The Bachelor was far from the first reality dating show when it premiered in 2000, but it’s become the reality dating show. Even as the franchise’s audience numbers have slipped over time, it still often tops the advertiser-coveted 18-49 viewer age demographic. The main show and its spin-offs — the gender-swapped Bachelorette, and the more rowdy Bachelor in Paradise — reward longtime viewers by bringing back former cast members. There’s also a comfort in the simple formula: For over 20 years, audiences have followed an everyday guy as he meets a bunch of female contestants, takes part in a series of dates, challenges, and helicopter rides, and then chooses a woman to spend the rest of his life with. The Bachelor’s viewers may get older, but no matter the year or the presidential administration, they can always count on someone asking, “Will you accept this rose?”
The show’s homogeneity and predictability make it ripe for subversion. Stayman-London points out that because The Bachelor and its rigid structure are so deeply ingrained in American culture — Saturday Night Live even has a recurring spoof about it — it’s easy to transfer that over to a book without having to provide readers with much franchise context. “It’s light and fun and escapist, but [it’s] also a vehicle to talk about feminism, body positivity, pop culture, and systems of misogyny and the way that we control women's bodies,” she says.
For example, since Stayman-London is from an entertainment background, she was able to think granularly about what the show’s crew would do if they actually wanted to accommodate a fat lead. “I knew I wanted to do an amusement park date [in the novel], so I looked up, ‘Which Los Angeles-area amusement park is most accommodating to fat people?’” she says. “The answer was Disney. They have specially-sized seats [on rides], and they don't make a big deal about it. They're just like, ‘Go to row 23.’ You're made to feel really included.” It’s the sort of thoughtfulness the show’s audience only wishes it could see on TV.
Characters can also be more considerate than their televised counterparts. One to Watch sees its plus-size protagonist have several awkward conversations with contestants, producers, and fans about fatness and fatphobia. In all of them, there’s some form of resolution and closure, or at the very least, a lesson for the reader. “In a book, you get to create the perfect scene and the perfect character, and they're gonna say exactly what I want them to say, and they're not going to surprise you as a writer later on,” Stayman-London explains.

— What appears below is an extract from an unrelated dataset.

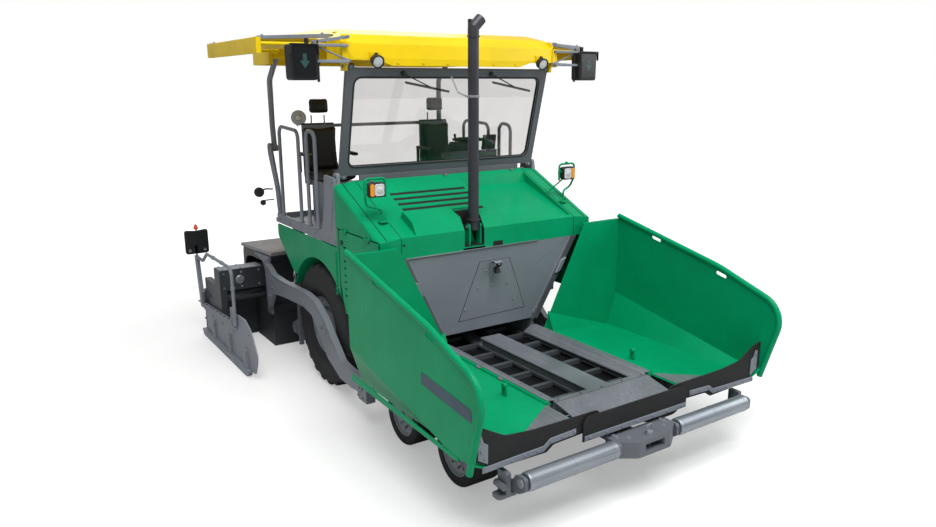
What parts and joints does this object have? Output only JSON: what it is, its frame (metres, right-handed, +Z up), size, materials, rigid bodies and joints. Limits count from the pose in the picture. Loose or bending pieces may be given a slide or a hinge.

Plus, there’s more space for introspection on the page than in the show’s producer-driven confessionals. In Ever After, Cochrun relished showing readers how leading man Charlie and his producer Dev separately grapple with mental health issues behind the scenes. “On reality dating shows, we see so little of who [contestants] actually are as humans, and their humanity is not allowed to be fully developed and realized,” she says. “Books offer that opportunity in a way that television [can’t] with the same level of depth.”
While these Bachelor-inspired books are thriving, the franchise itself is having an identity crisis. Long-time host Chris Harrison left the show this spring after defending a contestant’s racist past in an interview, leaving questions about who will take the helm long-term. The show’s casting department has gotten increasingly criticized for including contestants who have used anti-Black slurs online, supported right-wing conspiracy theories, and even attended the Capitol insurrection. The program’s not sure which audience it should court, whether that’s its traditional, conservative fanbase or its liberal, feminist one. Some of its own former contestants think it might be time for the franchise to call it quits.
Even if the show makes strides, though, these novels will still best it in one arena: Unlike the scores of Bachelor fiancés who break up mere months after filming, these fictional couples are guaranteed a happily ever after.